Abstract

Abstract This essay reveals that the annotated copy of Richard Bentley’s edition of Paradise Lost (1732) with MS notes attributed to Benjamin Stillingfleet (1702–1771), now housed in the British Library, is not, as has been assumed for over 170 years, in Stillingfleet’s autograph hand. Drawing on book history, biography, and manuscripts in various archives, this essay tells a three-way story about Stillingfleet’s holograph annotations on Paradise Lost, their partial transcription in the Bentley edition, and a set of‘original’ manuscript notes on the epic that Stillingfleet made while in Geneva in the early 1740s. It recounts how a predominantly male socio-literary culture—in which private manuscripts circulated among friends and were lent to antiquarians and editors alike—preserved one set of Stillingfleet’s handwritten notes in his interleaved two-volume Tonson edition of Paradise Lost (1727), while a partial copy of those notes was made by Stillingfleet’s close friend, Thomas Dampier (d. 1777), dean of Ely, in his interleaved copy of Bentley’s edition.
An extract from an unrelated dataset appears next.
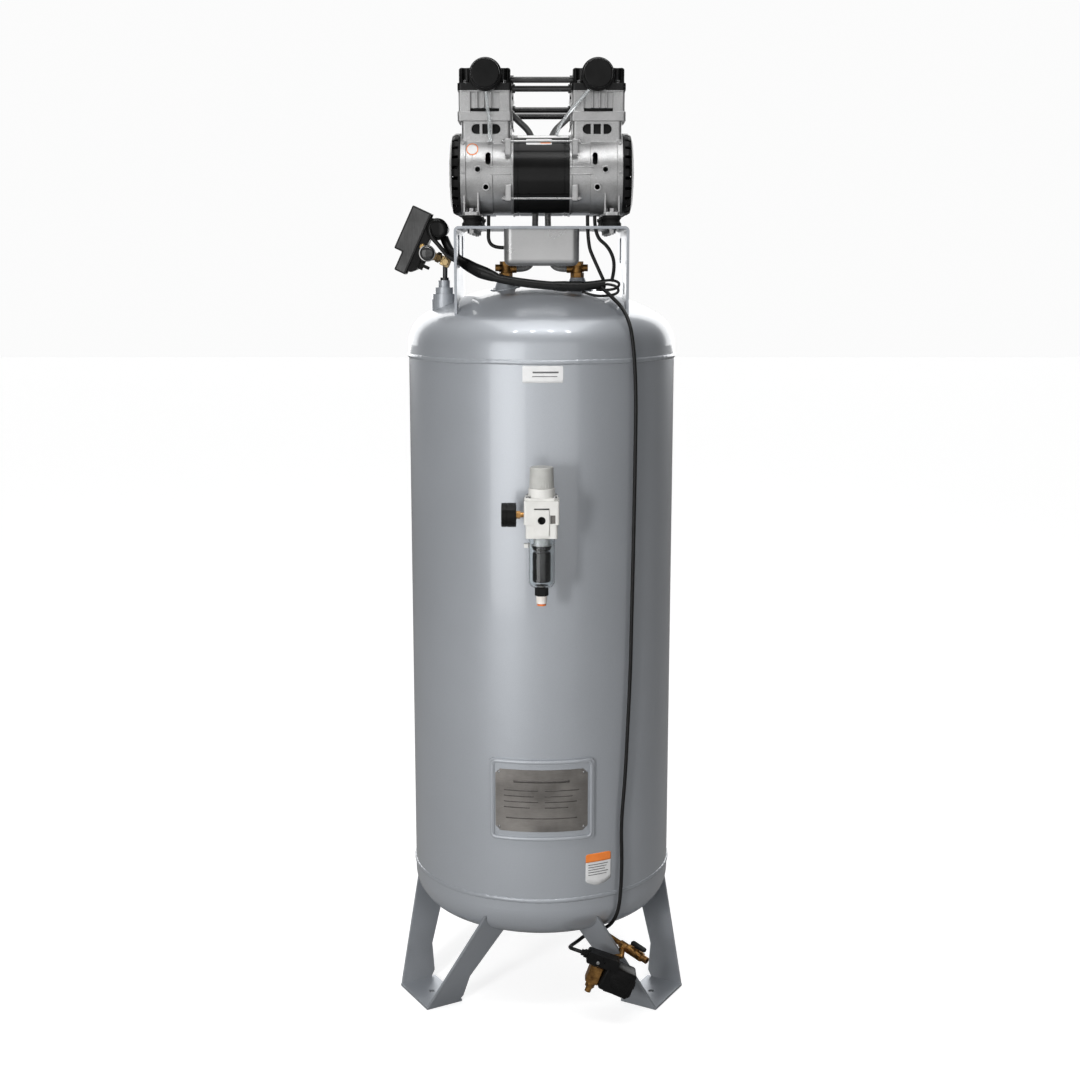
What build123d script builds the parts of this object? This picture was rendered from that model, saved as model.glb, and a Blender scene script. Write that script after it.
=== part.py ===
"""Stationary oil-free air compressor: a vertical 60 gallon receiver on three bent strap legs, with two
twin-cylinder pumps side by side on a platform, a filter regulator, a pressure switch and an automatic drain.

Millimetres. +X is to the right seen from the front, the front faces -Y, +Z is up.
The origin is on the receiver's axis at floor level.
"""
from build123d import *

import math
import os

os.makedirs("parts", exist_ok=True)

# ---------------------------------------------------------------- driving dimensions

# Receiver
TANK_R = 254.0
WALL = 3.5
SEAM_BOTTOM, SEAM_TOP = 249.0, 1257.0
HEAD_FLANGE, HEAD_DEPTH, KNUCKLE_R = 21.0, 112.0, 65.0
BEAD_WIDTH, BEAD_HEIGHT = 8.0, 1.6

# Legs: bent straps whose two wings lean outwards
LEG_AZIMUTHS = {"leg_left": 210.0, "leg_right": 330.0, "leg_rear": 90.0}
LEG_T = 5.0
FOOT_OUTER, FOOT_INNER, FOOT_HALF = 291.0, 215.0, 60.0
FOOT_HOLE_R, FOOT_HOLE_RADIUS = 5.5, 252.0
WING_SLOPE = 0.413
WING_TILT = math.degrees(math.atan(WING_SLOPE))

# Platform
PLAT_HALF_X, PLAT_HALF_Y = 158.5, 150.0
PLAT_TOP, PLAT_T = 1495.0, 5.0
PLAT_BEND_R = 9.0

# Pumps
PUMP_Y = 80.0
SHAFT_Z = 1588.4
STATOR_HALF, STATOR_R = 50.0, 70.0
CYL_X = 100.0
BLOCK_HALF = 47.0
NECK_TOP, FLANGE_TOP, BLOCK_TOP = 1680.5, 1696.5, 1731.0
VALVE_PLATE_T = 2.6
HEAD_STEP, HEAD_TOP = 1746.0, 1773.0
BORE_R = 34.5
STROKE = 12.0
SHAFT_R = 6.0
FILTER_Z = 1759.5
FOOT_X, FOOT_Y = 127.0, 48.0
FOOT_Z = 1514.0

# Filter regulator in front of the receiver
REG_Y = -322.0
REG_PORT_Z = 990.0
REG_HALF = 31.0
BOWL_R = 23.4

# Pressure switch, leaning over the left shoulder
SWITCH_ORIGIN = (-235.0, -40.0, 1465.0)
SWITCH_LEAN = 24.85

# Automatic drain, below the right front of the receiver
DRAIN_NIPPLE = Vector(113, -178, 157.5)
DRAIN_TEE = Vector(156, -217, 144)
VALVE_CENTRE = Vector(101, -250, 104)
VALVE_TILT = 20.0

EPS = 0.01


# ---------------------------------------------------------------- helpers

def block(x0, x1, y0, y1, z0, z1):
    """Box between two corners."""
    centre = Pos((x0 + x1) / 2, (y0 + y1) / 2, (z0 + z1) / 2)
    return centre * Box(abs(x1 - x0), abs(y1 - y0), abs(z1 - z0))


def rod_x(r, x0, x1, y=0.0, z=0.0):
    return Pos((x0 + x1) / 2, y, z) * Rot(0, 90, 0) * Cylinder(r, abs(x1 - x0))


def hex_x(across, x0, x1, y=0.0, z=0.0):
    """Hexagonal prism along X."""
    return Pos(x0, y, z) * Rot(0, 90, 0) * hex_z(across, 0, x1 - x0)


def rod_y(r, y0, y1, x=0.0, z=0.0):
    return Pos(x, (y0 + y1) / 2, z) * Rot(90, 0, 0) * Cylinder(r, abs(y1 - y0))


def rod_z(r, z0, z1, x=0.0, y=0.0):
    return Pos(x, y, (z0 + z1) / 2) * Cylinder(r, abs(z1 - z0))


def hex_z(across, z0, z1, x=0.0, y=0.0):
    """Hexagonal prism along Z, by its width across flats."""
    face = Pos(x, y, z0) * RegularPolygon(across / math.sqrt(3), 6)
    return extrude(face, amount=z1 - z0)


def cone_z(r0, r1, z0, z1, x=0.0, y=0.0):
    return Pos(x, y, (z0 + z1) / 2) * Cone(r0, r1, z1 - z0)


def at(origin, x_dir, z_dir):
    """Location of a local frame."""
    return Plane(origin=origin, x_dir=x_dir, z_dir=z_dir).location


def between(p, q, r):
    """Round bar from p to q."""
    p, q = Vector(p), Vector(q)
    plane = Plane(origin=p, z_dir=q - p)
    return extrude(plane * Circle(r), amount=(q - p).length)


def solids_of(shapes):
    found = []
    for s in shapes:
        found.extend(s.solids())
    return found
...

Although Stillingfleet’s original and earlier‘sketch’ of manuscript notes appears to have been lost, the remarkably rich set of autograph notes on Milton’s epic made by Stillingfleet in the Tonson volume tantalizingly suggests what Stillingfleet’s prospective edition might have looked like, and how it positioned itself against Bentley’s edition of 1732. Stillingfleet’s autograph notes therefore significantly help in better understanding not only Milton’s reception history in the eighteenth century, but also the role his epic played in the eighteenth-century debate between the Ancients and the Moderns in English Enlightenment culture.